DATA SECTION:
++++++++

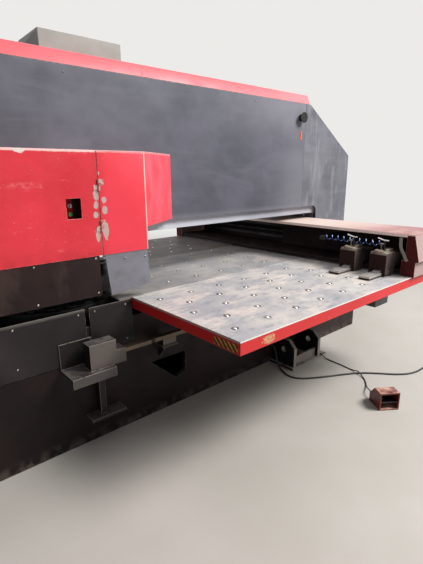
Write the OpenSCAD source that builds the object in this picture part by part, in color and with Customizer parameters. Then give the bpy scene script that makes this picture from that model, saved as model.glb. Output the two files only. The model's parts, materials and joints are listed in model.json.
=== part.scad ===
// Turret punch press with a closed welded frame, a two-axis sheet carriage and
// a red turret guard. X runs along the frame, Y across it, Z up from the floor.
// The origin is the middle of the bed's bottom face.

/* [Frame] */
// Clear length of the throat between the two columns
throat_len = 3090; // [3050:10:3250]
// Width of the bed over its side walls
bed_w = 862; // [850:2:880]
// Wall thickness of the bed
bed_wall = 40; // [25:1:60]
// Width of the columns and of the upper beam
column_w = 400; // [360:4:420]
// Clear height between the table and the upper beam
throat_h = 352; // [345:1:375]
// Depth of the upper beam
beam_depth = 943; // [920:1:980]
// Length of the left column
left_column_len = 1000; // [900:10:1050]
// Length of the right column
right_column_len = 510; // [480:5:520]

/* [Table] */
// Height of the table surface above the floor
table_top = 865; // [860:1:875]
// Thickness of the table plates
table_t = 12; // [8:1:16]
// Length of each wing table
wing_len = 1730; // [1700:10:1750]
// Distance of the outer table edges from the centre line
table_reach = 1383; // [1370:1:1400]
// Gap between a wing table and the centre table
table_gap = 4; // [2:1:8]
// Depth of the red apron below the plate
apron_h = 58; // [40:2:70]
// Radius of a transfer ball
ball_r = 11; // [8:1:14]
// Height of the transfer balls above the table
ball_rise = 4; // [2:0.5:5]

/* [Covers] */
// Gap between the upper beam and its cover sheets
cover_gap = 29; // [20:1:40]
// Thickness of the cover sheets
cover_t = 4; // [2:0.5:6]
// Lower edge of the upper covers above the beam's underside
cover_lift = 69; // [55:1:80]
// Gap between the upper beam and the red roof band
band_gap = 8; // [6:1:20]
// Height of the roof above the upper beam
roof_rise = 84; // [70:2:110]
// Right end of the roof
roof_right = 1610; // [1560:5:1640]
// Height at which the right end's slope meets its upright face
slope_foot = 1750; // [1700:5:1800]
// Radius of the throat's upper right corner in the covers
throat_corner_r = 55; // [30:5:80]

/* [Turret guard] */
// Distance of the red guard's face from the centre line
guard_y = 477; // [470:1:490]
// Lower edge of the red guard
guard_under = 1155; // [1140:1:1170]
// Top of the red guard
guard_top = 1718; // [1690:2:1740]
// Left end of the red guard, from the turret axis
guard_reach = 835; // [800:5:860]
// Seam between the fixed guard and the door, from the turret axis
seam_from_axis = 164; // [150:1:180]
// Width of the door's flat face
door_flat_w = 296; // [280:1:310]
// Length along the frame of the door's slanted face
slant_len = 358; // [340:1:370]
// Width of the control window
window_w = 80; // [60:1:90]
// Height of the control window
window_h = 106; // [90:1:120]

/* [Turret] */
// Turret axis, from the left column
turret_from_column = 570; // [560:1:600]
// Radius of both turrets
turret_r = 410; // [400:1:412]
// Radius of the tool track
track_r = 350; // [330:1:355]
// Number of tool stations
stations = 20; // [12:1:24]
// Radius of a punch
punch_r = 28; // [20:1:32]
// Thickness of both turrets
turret_t = 100; // [80:2:110]
// Radius of both turret shafts
shaft_r = 60; // [50:1:70]
// Striking stroke
stroke = 30; // [20:1:32]
// Radius of the striker rod
striker_r = 45; // [35:1:50]

/* [Carriage] */
// Gap between the carriage beam at its home and the right column
beam_home_gap = 30; // [25:1:40]
// Width of the carriage beam
beam_w = 430; // [420:1:435]
// Gap between the table and the carriage beam
beam_over_table = 15; // [13:1:20]
// Gap between the carriage beam and the upper beam
beam_headroom = 57; // [50:1:65]
// Travel of the carriage along the frame
travel_x = 1270; // [1200:10:1270]
// Travel of the clamps along the beam
travel_y = 1270; // [1200:10:1270]
// Reach of the clamp jaws from the carriage beam
jaw_reach = 308; // [290:1:315]
// Width of a clamp
clamp_w = 126; // [110:2:130]
// Width of a jaw
jaw_w = 84; // [60:2:90]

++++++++

GIVEN PROBLEM: Extract the complete listing verbatim.

RIGHT ANSWER:
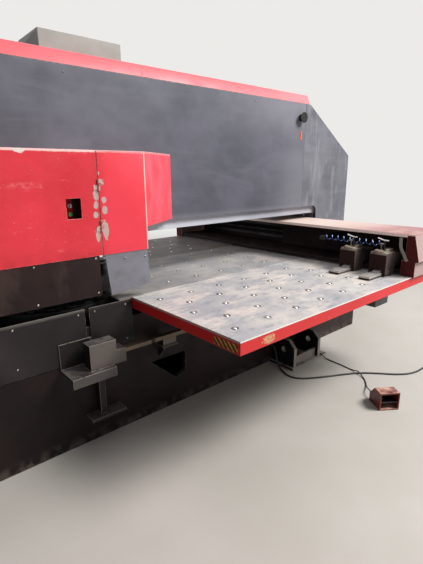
Write the OpenSCAD source that builds the object in this picture part by part, in color and with Customizer parameters. Then give the bpy scene script that makes this picture from that model, saved as model.glb. Output the two files only. The model's parts, materials and joints are listed in model.json.
=== part.scad ===
// Turret punch press with a closed welded frame, a two-axis sheet carriage and
// a red turret guard. X runs along the frame, Y across it, Z up from the floor.
// The origin is the middle of the bed's bottom face.

/* [Frame] */
// Clear length of the throat between the two columns
throat_len = 3090; // [3050:10:3250]
// Width of the bed over its side walls
bed_w = 862; // [850:2:880]
// Wall thickness of the bed
bed_wall = 40; // [25:1:60]
// Width of the columns and of the upper beam
column_w = 400; // [360:4:420]
// Clear height between the table and the upper beam
throat_h = 352; // [345:1:375]
// Depth of the upper beam
beam_depth = 943; // [920:1:980]
// Length of the left column
left_column_len = 1000; // [900:10:1050]
// Length of the right column
right_column_len = 510; // [480:5:520]

/* [Table] */
// Height of the table surface above the floor
table_top = 865; // [860:1:875]
// Thickness of the table plates
table_t = 12; // [8:1:16]
// Length of each wing table
wing_len = 1730; // [1700:10:1750]
// Distance of the outer table edges from the centre line
table_reach = 1383; // [1370:1:1400]
// Gap between a wing table and the centre table
table_gap = 4; // [2:1:8]
// Depth of the red apron below the plate
apron_h = 58; // [40:2:70]
// Radius of a transfer ball
ball_r = 11; // [8:1:14]
// Height of the transfer balls above the table
ball_rise = 4; // [2:0.5:5]

/* [Covers] */
// Gap between the upper beam and its cover sheets
cover_gap = 29; // [20:1:40]
// Thickness of the cover sheets
cover_t = 4; // [2:0.5:6]
// Lower edge of the upper covers above the beam's underside
cover_lift = 69; // [55:1:80]
// Gap between the upper beam and the red roof band
band_gap = 8; // [6:1:20]
// Height of the roof above the upper beam
roof_rise = 84; // [70:2:110]
// Right end of the roof
roof_right = 1610; // [1560:5:1640]
// Height at which the right end's slope meets its upright face
slope_foot = 1750; // [1700:5:1800]
// Radius of the throat's upper right corner in the covers
throat_corner_r = 55; // [30:5:80]

/* [Turret guard] */
// Distance of the red guard's face from the centre line
guard_y = 477; // [470:1:490]
// Lower edge of the red guard
guard_under = 1155; // [1140:1:1170]
// Top of the red guard
guard_top = 1718; // [1690:2:1740]
// Left end of the red guard, from the turret axis
guard_reach = 835; // [800:5:860]
// Seam between the fixed guard and the door, from the turret axis
seam_from_axis = 164; // [150:1:180]
// Width of the door's flat face
door_flat_w = 296; // [280:1:310]
// Length along the frame of the door's slanted face
slant_len = 358; // [340:1:370]
// Width of the control window
window_w = 80; // [60:1:90]
// Height of the control window
window_h = 106; // [90:1:120]

/* [Turret] */
// Turret axis, from the left column
turret_from_column = 570; // [560:1:600]
// Radius of both turrets
turret_r = 410; // [400:1:412]
// Radius of the tool track
track_r = 350; // [330:1:355]
// Number of tool stations
stations = 20; // [12:1:24]
// Radius of a punch
punch_r = 28; // [20:1:32]
// Thickness of both turrets
turret_t = 100; // [80:2:110]
// Radius of both turret shafts
shaft_r = 60; // [50:1:70]
// Striking stroke
stroke = 30; // [20:1:32]
// Radius of the striker rod
striker_r = 45; // [35:1:50]

/* [Carriage] */
// Gap between the carriage beam at its home and the right column
beam_home_gap = 30; // [25:1:40]
// Width of the carriage beam
beam_w = 430; // [420:1:435]
// Gap between the table and the carriage beam
beam_over_table = 15; // [13:1:20]
// Gap between the carriage beam and the upper beam
beam_headroom = 57; // [50:1:65]
// Travel of the carriage along the frame
travel_x = 1270; // [1200:10:1270]
// Travel of the clamps along the beam
travel_y = 1270; // [1200:10:1270]
// Reach of the clamp jaws from the carriage beam
jaw_reach = 308; // [290:1:315]
// Width of a clamp
clamp_w = 126; // [110:2:130]
// Width of a jaw
jaw_w = 84; // [60:2:90]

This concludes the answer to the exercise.